Janet Napolitano is the second-term Governor of Arizona. She won re-election with 62.6% of the vote, and enjoys approval ratings of above 60% – significantly higher than McCain’s job approval (in-state) which fell to 49% in March of this year. She was voted one of America’s Five Best Governors by TIME magazine, and is well-regarded on both sides of the aisle.
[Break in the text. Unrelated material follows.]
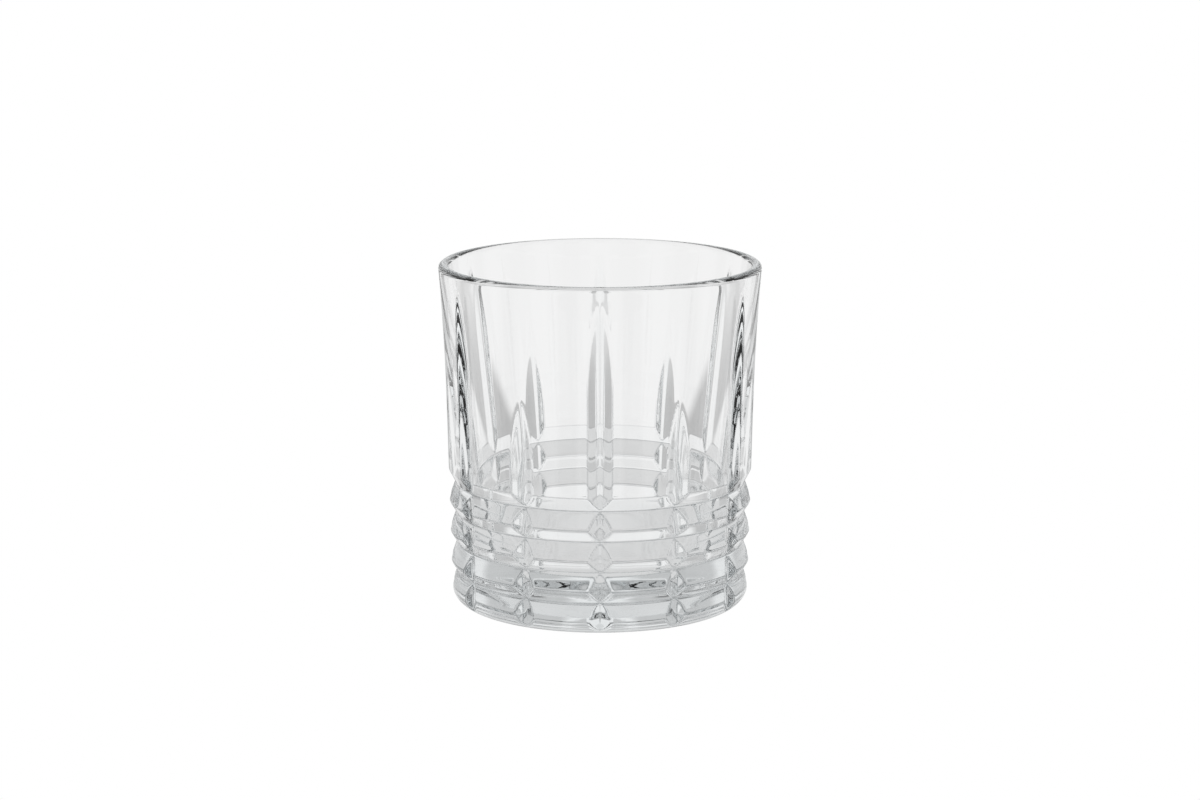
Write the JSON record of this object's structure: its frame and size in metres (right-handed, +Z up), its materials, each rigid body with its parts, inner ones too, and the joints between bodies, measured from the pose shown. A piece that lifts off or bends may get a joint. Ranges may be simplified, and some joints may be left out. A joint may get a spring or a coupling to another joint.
{
  "type": "whiskey tumbler",
  "caption": "Pressed-glass whiskey tumbler with a thick base, upright V flutes long and short in turn, and rings that cut the lower wall into tiers of blocks.",
  "frame": {"origin": "centre of the foot, on the surface that the tumbler stands on", "axes": "+Z up along the tumbler's axis, -Y towards a long flute"},
  "size_m": [0.084, 0.084, 0.09],
  "materials": {
    "clear_glass": "fire polished"
  },
  "bodies": {
    "root": {"tumbler": "clear_glass"}
  },
  "joints": []
}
The benefits of choosing a female Governor are well-known to us all from debating the merits of Kathleen Sibelius (Clinton supporters wanting a woman on the ticket, executive experience of a Governor, cross-partisan admiration), but the added benefit of Napolitano is her demographic support from Hispanics (and by extention Catholics) and the fact that, even with McCain in the race, her state is far more winnable for the Democrats than Kansas will ever be.
There is no question that, were any other Republican on the top of the ticket, that Janet Napolitano would be on any short-list for Obama’s VP slot. I just wonder if, ironically, coming from Arizona with those approval ratings might mean that this is the one GOP opponent that Napolitano is best placed to beat. It would be audacious, but don’t we expect that of Barack Obama?